Ownership and Rights to Training Data
Usually, the customer owns Customer Data. The Customer should therefore ensure that the contract addresses its ownership of the data by obtaining acknowledgements of its rights in the data from the licensee through stating that the data provided under the agreement is the licensor’s sole and exclusive property.
Right holders can carve out their data rights in contracts. They can do so by adopting a broad definition of Customer Data or by adopting a narrow definition of the same.
By broadening the definition of Customer Data, to capture all the data the AI Vendor collects or receives indirectly or directly from the customer (including its derivatives), contract professionals can ensure that there is no ambiguity about how Customer Data is to be used. Customers should specify that: 1) the AI Vendor can only use Customer Data to provide the services to customer; and 2) the AI Vendor promises that it will not use or attempt to use Customer Data for any other purposes, including the development of LLMs and other similar products.

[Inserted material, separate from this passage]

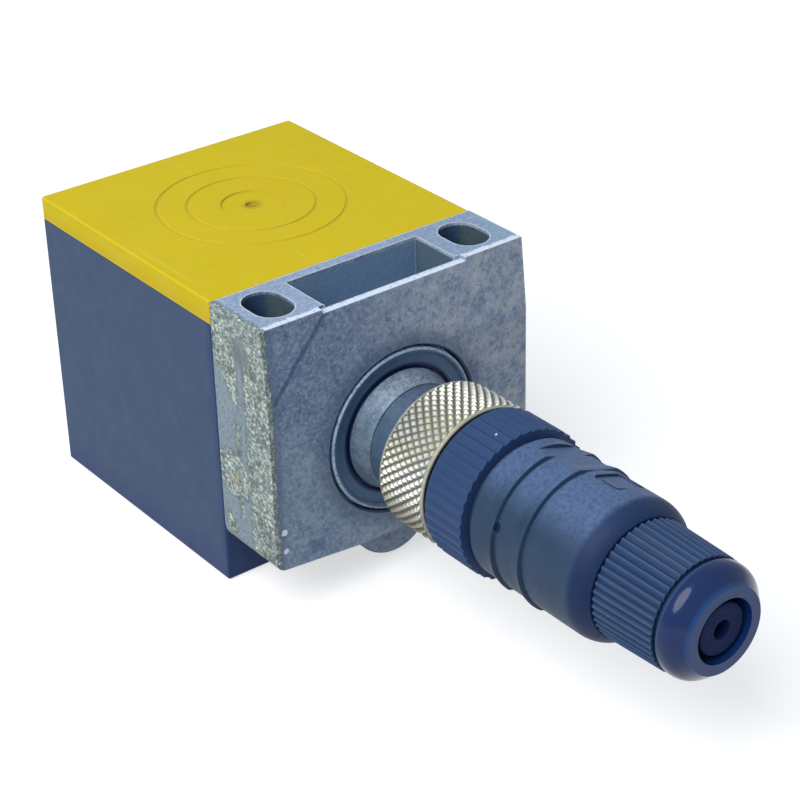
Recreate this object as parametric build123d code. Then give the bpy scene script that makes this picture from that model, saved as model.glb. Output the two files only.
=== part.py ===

The customer could also opt to exert more control over the AI Vendor’s data usage by: 1) ensuring that the definition of licensed data is narrow; and 2) reserving the right to obtain additional fees from the AI Vendor for the usage of Customer Data for additional manners of usage including the development of LLMs and other similar products. Such agreements aim at ensuring that the AI Vendor cannot generate any derivative data without paying the customer for it.
Tips for Reviewing AI Vendor Agreements
Here is a list of top 3 contract reviewing tips to consider when working with an AI Vendor that wants Training Data from the customer:
- Customer Data should be clearly defined with the aim of protecting the customer data from gratis usage.
- Ensure Training Data does not contain customer’s Personal Data. Specifically, ensure that the customer’s Personal Data is not used to train the AI Vendor’s LLMs.
- Clarify the terms of the agreement regarding the use and ownership of customer input data (data fed into the AI by users) and customer output data (data produced using the AI in response to inputs or prompts by users).
As more and more AI Vendors seek out free Training Data from their customers, contracts professionals representing the customer should understand the difference between Training Data and other types of data and ensure appropriate contractual protections.